Ed Yeates ReportingIn his State of the Union address last night, President Bush called upon hospitals to develop more computerized systems to monitor and prevent medical errors.
Coincidentally, his words came on the heels of a collaborative study out of Utah, which for the first time tracked adverse events involving medical devices.
LDS Hospital, The University of Utah Hospital and the FDA were all involved in this latest study that shows a pressing need to do more surveillance of medical devices.
All medical machines have their own alarms when something goes wrong. But you have to hear them. A computerized hospital-wide system at LDS Hospital called HELP already red flags adverse drug interactions. But monitoring medical devices is something new that's just been added to the software.
Dr. Scott Evans, LDS Hospital Informatics: "So you don't have to be in that patient's room. You can be anywhere in that area."

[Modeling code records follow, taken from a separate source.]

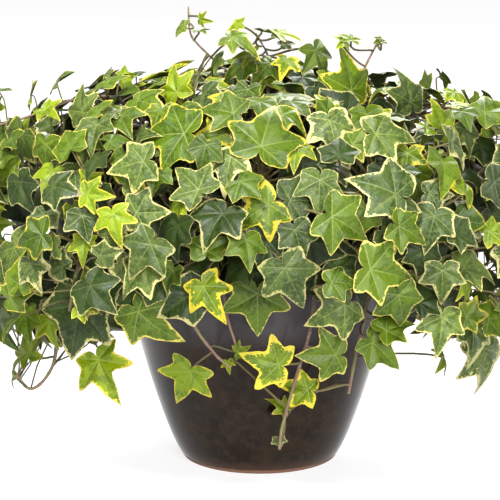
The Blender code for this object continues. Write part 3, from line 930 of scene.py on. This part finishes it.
for name in ("pot", *(f"vine_{number:02d}" for number in range(1, len(VINES) + 1))):
    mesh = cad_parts[name].data
    coordinates = np.empty(len(mesh.vertices) * 3)
    mesh.vertices.foreach_get("co", coordinates)
    filled.add(solid_tree(coordinates.reshape(-1, 3), [tuple(face.vertices) for face in mesh.polygons]))

for number, (spot, turn, length, face, tone) in enumerate(LARGE_LEAVES, 1):
    rng = np.random.default_rng(100 + number)
    place = mm(on_mound(*spot))
    values = tone_values(tone, rng, 0.4)
    youth = min(1, values[0] + POINTED)
    points, plan, axes = leaf_solid(place, (turn, face), mm(length), youth, rng, FINE_LEAF, 0.4)
    stalk, _ = petiole_path(place, axes[1], axes[2], 10)
    bunch = LeafBunch()
    add_leaf(bunch, points, plan, FINE_LEAF, values, stalk, rng, 8)
    bunch.make_piece(f"leaf_{number:02d}_blade", SLOTS[tone], [f"leaf_{number:02d}"])
    filled.add(solid_tree(points, FINE_LEAF[3]))
    large_places.append((place + axes[1] * mm(length) * 0.2, axes[2], mm(length)))

# ---------------------------------------------------------------------------
# The middling leaves: those that show between and round the larger ones, of the same kind, down
# to the buds at the vines' tips. A row that finds no clear room gives no leaf.
# ---------------------------------------------------------------------------

# Those that stand out on the mound's face: how far across and up it, the turn of the tip, the
# length and the tone. Their depth is worked out, sinking in until they clear their neighbours.
MIDDLE_LEAVES = [
    # The crown.
    (-150, 255, 110, 18, "lime"), (-135, 265, 90, 20, "lime"), (-105, 270, 345, 24, "green"),
    (-85, 265, 90, 26, "green"), (-92, 255, 120, 22, "green"), (-108, 250, 165, 24, "pale"),
    (-90, 250, 60, 20, "pale"), (-120, 245, 165, 20, "green"), (-125, 235, 165, 26, "slate"),
    (-105, 233, 165, 20, "dark"), (-120, 222, 0, 14, "lime"), (-85, 222, 60, 22, "gilt"),
    (-25, 254, 270, 24, "gilt"), (-20, 240, 180, 26, "cream"), (-30, 238, 150, 26, "dark"),
    (0, 265, 180, 20, "green"), (20, 265, 120, 20, "pale"), (45, 262, 45, 22, "lime"),
    (70, 258, 180, 24, "green"), (82, 262, 120, 22, "lime"), (75, 248, 90, 30, "pale"),
    (60, 246, 90, 20, "green"), (50, 238, 0, 20, "dark"), (38, 225, 180, 26, "pale"),
    (22, 228, 60, 22, "dark"), (60, 228, 90, 20, "cream"), (95, 240, 180, 22, "gilt"),
    (105, 235, 165, 26, "green"), (125, 240, 120, 24, "cream"), (155, 250, 60, 26, "green"),
    (165, 248, 90, 26, "lime"),
    # The middle.
    (-158, 215, 150, 24, "dark"), (-135, 215, 90, 22, "slate"), (-115, 200, 165, 20, "slate"),
    (-80, 205, 90, 22, "pale"), (-60, 215, 180, 20, "lime"), (-25, 208, 200, 28, "dark"),
    (-58, 200, 180, 24, "dark"), (-115, 185, 180, 18, "lime"), (-100, 190, 45, 22, "pale"),
    (20, 215, 90, 24, "slate"), (22, 197, 165, 22, "slate"), (5, 190, 255, 26, "dark"),
    (-10, 190, 180, 22, "green"), (-35, 185, 0, 22, "green"), (28, 175, 180, 34, "shade"),
    (52, 178, 45, 20, "dark"), (112, 200, 195, 24, "slate"), (132, 212, 60, 24, "gilt"),
    (110, 215, 90, 18, "cream"), (145, 200, 105, 26, "cream"), (155, 215, 105, 24, "dark"),
    (125, 188, 120, 20, "slate"), (108, 178, 180, 20, "dark"), (150, 185, 60, 20, "lime"),
    (135, 172, 100, 26, "pale"), (165, 170, 150, 26, "cream"), (118, 165, 180, 22, "pale"),
    # The skirt, down to the rim.
    (-168, 150, 200, 24, "green"), (-150, 165, 150, 22, "cream"), (-140, 158, 200, 24, "gilt"),
    (-75, 172, 225, 28, "pale"), (-92, 178, 150, 20, "dark"), (-90, 165, 120, 18, "cream"),
    (-55, 162, 200, 24, "gilt"), (-118, 140, 90, 16, "lime"), (-85, 150, 180, 20, "dark"),
    (-10, 165, 30, 18, "gilt"), (5, 168, 165, 20, "lime"), (45, 162, 90, 20, "green"),
    (88, 152, 165, 26, "green"), (80, 143, 60, 22, "green"), (105, 150, 60, 20, "dark"),
    (140, 155, 165, 22, "lime"), (78, 120, 135, 26, "green"), (105, 138, 180, 22, "lime"),
    (118, 132, 190, 26, "pale"), (135, 130, 90, 20, "gilt"), (98, 130, 0, 16, "dark"),
    (140, 118, 190, 24, "cream"), (-155, 125, 160, 22, "lime"), (-170, 105, 200, 28, "green"),
    # The right side, low down, and beside the middle.
    (125, 85, 250, 18, "lime"), (32, 168, 200, 28, "green"),
]

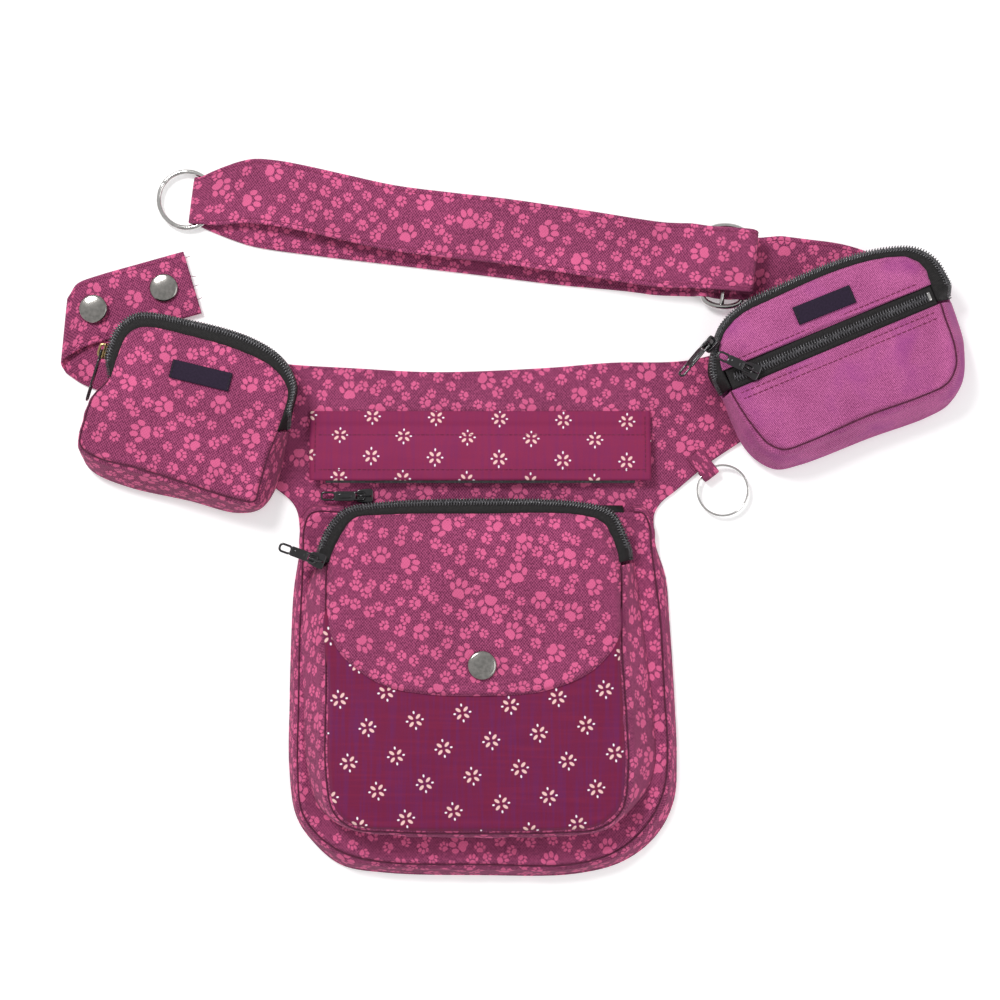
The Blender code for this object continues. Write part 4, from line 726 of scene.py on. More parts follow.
@dataclass(frozen=True)
class PawCanvas:
    """Canvas in two purple threads, printed with pink paw prints in two sizes, on a layout of its own."""

    name: str = "paw_print_canvas"
    dark: tuple = (98, 32, 68)
    light: tuple = (176, 80, 122)
    ink: tuple = (228, 106, 152)
    large_cell: float = 22.0      # millimetres
    small_cell: float = 8.1
    large_sizes: tuple = (9.4, 12.2)      # least and most
    small_sizes: tuple = (5.1, 6.9)
    large_salt: float = 3.7       # it shifts a layer's cells
    small_salt: float = 11.3
    clear: float = 8.2            # a small print's least distance from a large one
    bare_share: float = 0.22      # of the large cells that hold no print
    layout_turn: float = 31.0

    def grid(self, look: Look, place: Socket, cell: float, salt: float) -> tuple:
        """A place in units of cells, and the outputs of a jittered grid there."""
        moved = look.vector("ADD", look.scaled(place, 1.0 / cell), (salt, salt * 0.37, 0.0))
        inputs = {"Vector": moved, "Scale": 1.0, "Randomness": 0.45}
        return moved, look.put("ShaderNodeTexVoronoi", inputs, voronoi_dimensions="2D").outputs

    def layer(self, look: Look, place: Socket, cell: float, sizes: tuple, salt: float) -> tuple:
        """One size of paw print: each cell of a jittered grid holds one, turned and sized by chance.

        Returns:
            How far out of a print each place is, the print's place in millimetres, and the cell's
            chance number.
        """
        moved, cells = self.grid(look, place, cell, salt)
        centre = cells["Position"]
        local = look.scaled(look.vector("SUBTRACT", moved, centre), cell)
        red, green, blue = look.split(cells["Color"])
        spun = look.spin(local, look.sum("MULTIPLY", red, 2 * math.pi))
        size = look.span(green, 0.0, 1.0, *sizes)
        local = look.scaled(spun, look.sum("DIVIDE", 1.0, size))
        shape = look.union([look.ellipse(local, *pad) for pad in PAW_PADS])
        back = look.scaled(look.vector("SUBTRACT", centre, (salt, salt * 0.37, 0.0)), cell)
        return shape, back, blue

    def build(self) -> bpy.types.Material:
        """The material: woven ground, prints with a soft edge, wide patches of uneven tone deepened as
        painted shade, and a bump of threads.
        """
        look = Look(self.name, 0.86)
        cloth = look.cloth()
        turned = look.spin(cloth, math.radians(self.layout_turn))
        inputs = {"Vector": cloth, "Scale": 0.35, "Detail": 1.0}
        uneven = look.put("ShaderNodeTexNoise", inputs).outputs["Color"]
        shake = look.scaled(look.vector("SUBTRACT", uneven, (0.5, 0.5, 0.5)), 0.5)
        turned = look.vector("ADD", turned, shake)
        large, _, kept = self.layer(look, turned, self.large_cell, self.large_sizes, self.large_salt)
        small, middle, _ = self.layer(look, turned, self.small_cell, self.small_sizes, self.small_salt)
        _, near = self.grid(look, middle, self.large_cell, self.large_salt)
        _, _, near_kept = look.split(near["Color"])
        far = look.sum("GREATER_THAN", near["Distance"], self.clear / self.large_cell)
        free = look.sum("MAXIMUM", far, look.sum("LESS_THAN", near_kept, self.bare_share))
        printed_cell = look.sum("GREATER_THAN", kept, self.bare_share)
        large_ink = look.sum("MULTIPLY", look.span(large, 1.05, 0.93), printed_cell)
        small_ink = look.sum("MULTIPLY", look.span(small, 1.08, 0.90), free)
        ink = look.sum("MAXIMUM", large_ink, small_ink)
        threads = look.span(look.weave(cloth, 1.45), 0.2, 0.8)
        flecks = look.noise(cloth, 0.8, 3.0)
        share = look.sum("MULTIPLY_ADD", threads, 0.8, look.span(flecks, 0.3, 0.7, -0.30, 0.45), clamp=True)
        ground = look.mix(share, rgb(*self.dark), rgb(*self.light))
        printed = look.mix(look.sum("MULTIPLY", threads, 0.42), rgb(*self.ink), rgb(178, 62, 110))
        # Wide soft patches, darker and lighter: uneven tone of the cloth, made deeper as painted shade of
        # soft folds
        broad = look.span(look.noise(cloth, 0.03, 2.0), 0.3, 0.7, 0.86, 1.08)
        cover = look.sum("MULTIPLY", ink, look.span(threads, 0.0, 0.25, 0.86, 1.0))
        look.paint(look.scaled(look.mix(cover, ground, printed), broad))
        look.matt(0.05)
        look.bump(look.sum("MULTIPLY_ADD", ink, -0.25, threads), 0.00022, 0.55)
        return look.material


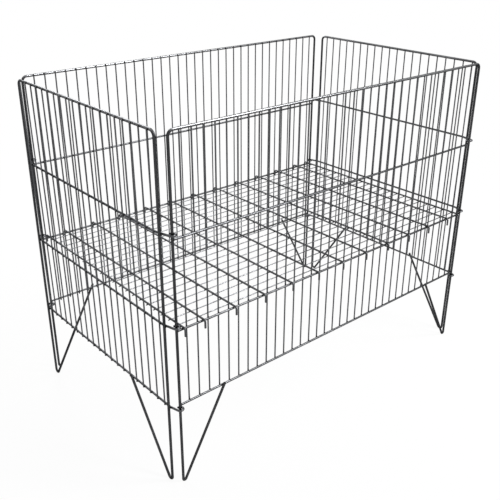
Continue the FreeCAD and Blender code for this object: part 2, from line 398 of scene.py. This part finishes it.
beads = {
    "segments": 8,
    "rings": 6,
    "seed": 4,
    "spread": 0.12,
    "longInfill": (0.0025, 0.0011, 0.0027),
    "shortInfill": (0.0011, 0.0025, 0.0027),
    "longRim": (0.0025, 0.0012, 0.0026),
    "shortRim": (0.0012, 0.0025, 0.0026),
    "mesh": (0.0020, 0.0019, 0.0008),
    "upright": (0.0016, 0.0031, 0.0031),
    "passing": (0.0012, 0.0037, 0.0034),
    "passingInset": 0.0007,
    "toneStart": 0.35,
    "toneContrast": 2.5,
    "roughness": 0.42,
    "roughnessSpread": 0.2,
    "patchRelief": 0.5,
    "reliefHeight": 0.0001,
    "reliefStrength": 0.5,
}
chance = random.Random(beads["seed"])


def weldMaterial():
    finish = Finish(bpy.data.materials.new("weldBead"))
    place = finish.place()[0]
    grain = finish.noise(place, "beadGrain")
    patchy = finish.noise(place, "beadPatchy")
    tone = ((patchy - beads["toneStart"]) * beads["toneContrast"]).clamped()
    colour = finish.tint(tone, plating["weldTone"], plating["dull"])
    roughness = beads["roughness"] + grain * beads["roughnessSpread"]
    relief = (grain + patchy * beads["patchRelief"]) * beads["reliefHeight"]
    return finish.metal(colour, roughness, relief, beads["reliefStrength"])


def bead(mesh, place, size):
    grown = [s * (1 + chance.uniform(-beads["spread"], beads["spread"])) for s in size]
    bmesh.ops.create_uvsphere(mesh, u_segments=beads["segments"], v_segments=beads["rings"], radius=1,
                              matrix=Matrix.LocRotScale(Vector(place), None, Vector(grown)))


def finishWelds(mesh, name, body):
    for face in mesh.faces:
        face.smooth = True
    data = bpy.data.meshes.new(name)
    mesh.to_mesh(data)
    mesh.free()
    data.materials.append(weldFinish)
    piece = bpy.data.objects.new(name, data)
    bpy.context.scene.collection.objects.link(piece)
    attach(piece, body)


weldFinish = weldMaterial()
for side, sign in (("front", -1), ("back", 1)):
    mesh = bmesh.new()
    railLow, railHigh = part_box(side + "_mid_rail")
    inner = railHigh.y if sign < 0 else railLow.y
    for x in longInfillX:
        for z in longRailZ:
            bead(mesh, (x, inner, z), beads["longInfill"])
        bead(mesh, (x, inner, longTopZ), beads["longRim"])
    for z in longRailZ:  # rails butted against the uprights
        for hand in (-1, 1):
            bead(mesh, (hand * (longUprightX - wires["frameRadius"]), (railLow.y + railHigh.y) / 2, z),
                 beads["upright"])
    finishWelds(mesh, side + "_welds", "frame")
for side, sign in (("left", -1), ("right", 1)):
    mesh = bmesh.new()
    hoopX = middle(side + "_hoop").x
    for level, z in zip(levels, shortRailZ):
        railLow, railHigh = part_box("%s_%s_rail" % (side, level))
        railX = railLow.x if sign < 0 else railHigh.x
        for y in shortInfillY:
            bead(mesh, (railX, y, z), beads["shortInfill"])
        for hand in (-1, 1):  # rails passed inside the uprights
            bead(mesh, (hoopX - sign * wires["frameRadius"],
                        hand * (shortUprightY - beads["passingInset"]), z), beads["passing"])
    for y in shortInfillY:
        bead(mesh, (hoopX + sign * wires["frameRadius"], y, shortTopZ), beads["shortRim"])
    finishWelds(mesh, side + "_welds", "frame")
mesh = bmesh.new()
rodUnderside = rodHigh.z - 2 * wires["rodRadius"]
for y in meshY:
    for x in crossRodX + edgeRodsX:
        bead(mesh, (x, y, rodUnderside), beads["mesh"])
finishWelds(mesh, "shelf_welds", "shelf")
print("welds made")


# Floor, light and camera

studio = {
    "floorTone": (0.72, 0.72, 0.72),
    "floorGlow": 0.93,
    "floorFade": (0.8, 2.4),
    "floorSize": 30,
    "worldFill": 0.5,
    "lampAim": (-0.2, 0, 0.5),
    "keyPlace": (1.5, -2.0, 2.8),
    "keySize": (0.7, 1.8),
    "keyPower": 130.0,
    "rimPlace": (0.7, 2.4, 1.95),
    "rimSize": (1.4, 0.7),
    "rimPower": 60.0,
}
view = {
    "place": (-1.18236, -1.33323, 1.15592),
    "turn": (1.1317, -0.0033, -0.7093),
    "lens": 51.97,
    "sensor": 36,
}
white = (1, 1, 1, 1)


def floorMaterial():
    finish = Finish(bpy.data.materials.new("paleFloor"))
    seen = finish.seen()
    x, y = finish.place()[1][:2]
    radius = finish.sum("SQRT", x * x + y * y)
    near, far = studio["floorFade"]
    away = ((radius - near) / (far - near)).clamped()
    share = studio["floorGlow"] + away * (1 - studio["floorGlow"])
    matte = finish.add("ShaderNodeBsdfDiffuse", {}, {"Color": (*studio["floorTone"], 1)})
    glow = finish.add("ShaderNodeEmission", {}, {"Color": white, "Strength": 1.0})
    mixed = finish.add("ShaderNodeMixShader", {}, {0: seen * share, 1: matte, 2: glow})
    finish.add("ShaderNodeOutputMaterial", {}, {"Surface": mixed})
    return finish.owner


def whiteWorld():
    finish = Finish(bpy.data.worlds.new("studioWorld"))
    level = finish.add("ShaderNodeMapRange", {}, {
        "Value": finish.seen(), "To Min": studio["worldFill"], "To Max": 1.0,
    })
    sky = finish.add("ShaderNodeBackground", {}, {"Color": white, "Strength": level})
    finish.add("ShaderNodeOutputWorld", {}, {"Surface": sky})
    return finish.owner


def softLamp(name, place, size, power):
    data = bpy.data.lights.new(name, "AREA")
    data.shape = "RECTANGLE"
    data.size, data.size_y = size
    data.energy = power
    lamp = bpy.data.objects.new(name, data)
    lamp.location = place
    lamp.rotation_euler = (Vector(studio["lampAim"]) - Vector(place)).to_track_quat("-Z", "Y").to_euler()
    bpy.context.scene.collection.objects.link(lamp)


mesh = bmesh.new()
bmesh.ops.create_grid(mesh, x_segments=1, y_segments=1, size=studio["floorSize"])
floorData = bpy.data.meshes.new("floor")
mesh.to_mesh(floorData)
mesh.free()
floorData.materials.append(floorMaterial())
floor = bpy.data.objects.new("floor", floorData)
bpy.context.scene.collection.objects.link(floor)

bpy.context.scene.world = whiteWorld()
softLamp("keyLamp", studio["keyPlace"], studio["keySize"], studio["keyPower"])
softLamp("rimLamp", studio["rimPlace"], studio["rimSize"], studio["rimPower"])

cameraData = bpy.data.cameras.new("camera")
cameraData.sensor_width = view["sensor"]
cameraData.lens = view["lens"]
camera = bpy.data.objects.new("camera", cameraData)
camera.location = view["place"]
camera.rotation_euler = Euler(view["turn"])
bpy.context.scene.collection.objects.link(camera)
bpy.context.scene.camera = camera
bpy.context.scene.view_settings.view_transform = "Standard"
print("studio set")
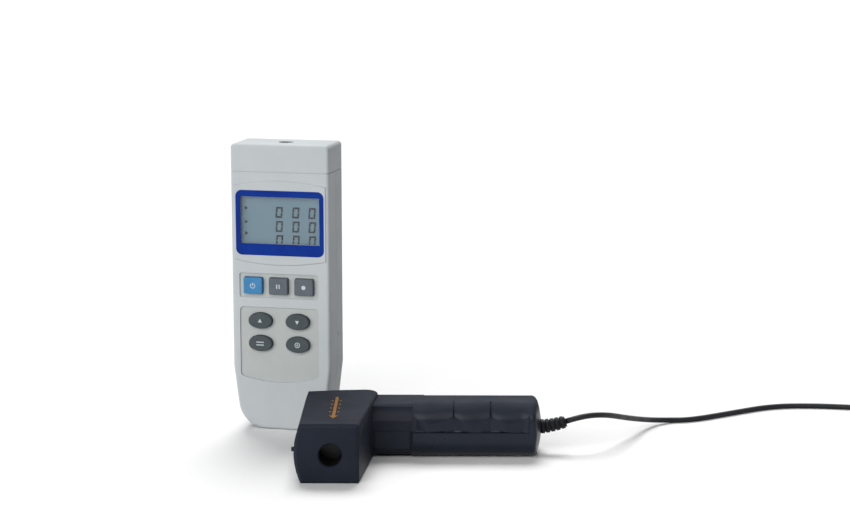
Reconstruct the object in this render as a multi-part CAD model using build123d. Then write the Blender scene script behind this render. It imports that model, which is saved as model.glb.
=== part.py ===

But this is just a beginning. The Utah study shows a much more active surveillance system is needed to identify things that can happen with medical devices. Instead of current statistics which show adverse events only affect one in every one thousand patients - the study documents 64 out of every one thousand patients.
Matthew Samore, M.D., Clinical Epidemiology, U of U Hospital: "The more intensive surveillance methods yielded much higher rates of detection of device problems than traditional voluntary reporting."
So there's a need for better surveillance, but it's not easy. In hospitals, devices cover a broad spectrum. For example, everything in a room is a device - from monitors, pumps, even the bed, a bedpan, gloves - all devices.
Infection from a catheter tube, failed glue on a prosthetic knee joint, mistaken readings on a monitor. The list goes on.
More data needs to be collected, sorted out, and prioritized to see what can be tracked and red flagged by a more aggressive human and computer surveillance team.
The goal: to come up with a comprehensive surveillance program that can detect these adverse events when they're threatening, but not yet harmful to the patient.